Tomorrow, checkpoint six must be passed before 3p.m., that makes more than 60 kilometers to go in a straight line for some hours. It is not very likely that we arrive on time. We eat a double portion this evening: Tartiflette for me and Couscous for Alex! The wind blows and shakes the snow from our small shelter, we fall asleep in our warm sleeping bags.
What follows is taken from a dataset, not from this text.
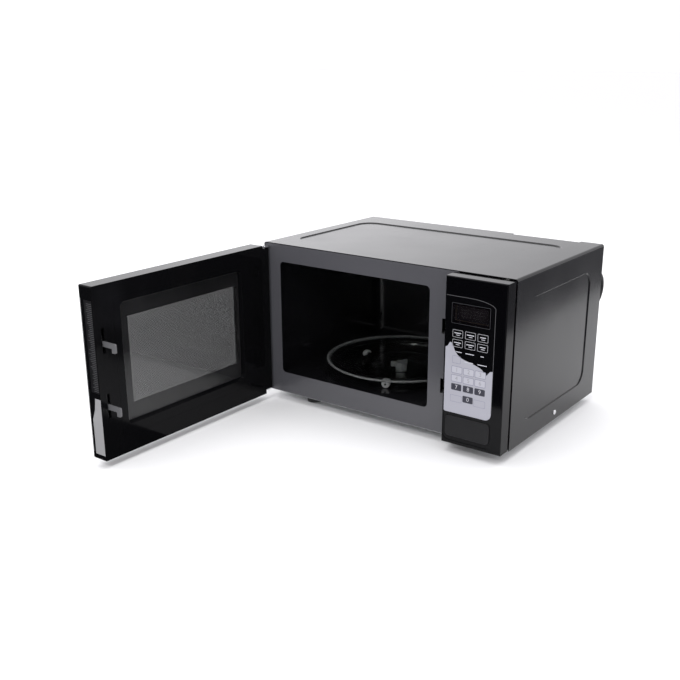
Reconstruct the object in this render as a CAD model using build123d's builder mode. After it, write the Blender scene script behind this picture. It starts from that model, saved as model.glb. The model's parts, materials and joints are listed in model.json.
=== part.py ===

When our eyes open, the light is already strong. There is no wind this morning, we shall not arrive at the sixth checkpoint before 3p.m., we therefore choose to leave the race here. We put our clothes warm inside our sleeping bags and put our freezing ski boots in our backpacks and pack up our gear as compact as possible. A bus comes to pick us and other teams up, that were force to stop as well because of lack of time. We leave bittered. In the bus to Vadso our bodies warm themselves, I fall asleep. We spend the next days to observe the GPS signals of the teams still on thesnow and in the race. The first ones arrive. We have a walk in Vadso around the small harbor. Organizers take us to Vardo to welcome the last finishers before leaving toVadso to award the winners their prizes. Everyone rests finally, we take care of ourselves. The teams scatter by sharing the wish to come back someday, to go faster or to be more efficient , or maybe just finish, why not.
Experience your own Vake?
To follow the tracks of this beautiful adventure, the simplest is to take the plane until Kirkenes. This city is every day served by flight from Oslo. Then, you can go to the harbor station by bus and take the ferry which to Vadso, Vardo, Berlevag, and the other seaports in the north of Norway. You will find schedules and rates on the Hurtigruten website. A public bus gives you the connection between the harbor and the airport. But in this direction, it is sometimes crowded by travelers who go by plane as well.